Triggering internal logic on incoming transactions

When an incoming transaction triggers internal logic on your side (for example, sweeping), we recommend triggering that logic only after receiving the balance update webhook, rather than acting on the incoming transaction webhook alone. Additionally, verify that the wallet balance update reflects the same block height as the transaction.
Acting on the incoming transaction webhook before the balance is confirmed can lead to reconciliation errors. Always wait for the balance update webhook and cross-check the block height before proceeding.

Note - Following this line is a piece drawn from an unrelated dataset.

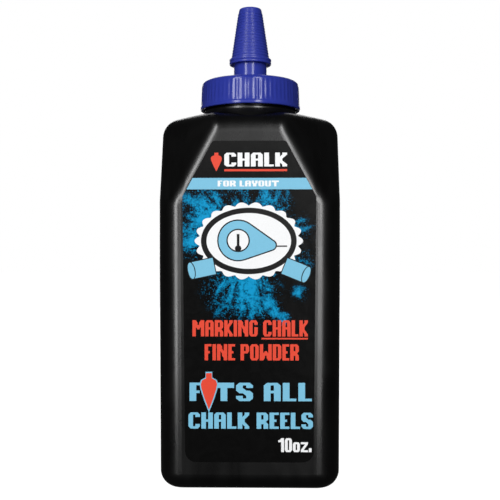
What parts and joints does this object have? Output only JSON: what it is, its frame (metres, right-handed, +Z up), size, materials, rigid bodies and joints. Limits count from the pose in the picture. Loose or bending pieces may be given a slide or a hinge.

Handle events asynchronously

Configure your handler to process incoming events with an asynchronous queue. Processing transactions synchronously can lead to long response times and potential timeouts, particularly during periods of high market volatility when transaction volumes surge. If all events are handled synchronously, sudden surges in activity could overwhelm your system and degrade performance. Asynchronous queues allow you to manage these transaction bursts efficiently, ensuring your system processes events at a sustainable rate without bottlenecks or failures.

Respond with a 2xx status promptly

Your endpoint should return a successful 2xx status code as soon as possible, before executing any time-consuming logic that might lead to a timeout. For instance, send a 200 response before processing tasks like marking a customer’s invoice as paid in your accounting system.

Managing duplicate events

Your webhook endpoint may sometimes receive the same event multiple times. To prevent duplicate processing, track event IDs and ignore any that have already been handled. Additionally, ensure you’re processing the most recent event by comparing timestamps in the createdAt field, rather than relying solely on the event ID.

Event ordering

Although Fireblocks strives to send notifications in order per resource, we cannot guarantee that events will always be delivered in the sequence they are generated. We recommend designing your endpoint to process events independently, without relying on their delivery order.

Circuit breaker

Fireblocks introduces a circuit breaker mechanism for managing faulty webhook endpoints to ensure fairness and high throughput across all users. This feature helps identify and suspend endpoints that consistently fail, ensuring that system resources are optimized and reliable for everyone. The circuit breaker monitors error rates for each webhook endpoint and applies suspension policies based on predefined thresholds. These policies vary depending on the type and severity of the errors. Webhooks with an error rate exceeding a specific threshold will be automatically disabled to protect system integrity. To prevent performance issues in your application, handle events asynchronously with queues and quickly return a 2xx status code.

Recovering from downtime

If your webhook server was offline for an hour or longer due to a deployment or network issue, you can resend all missed or failed webhook notifications for a given webhook. You can set the resend duration for up to 24 hours.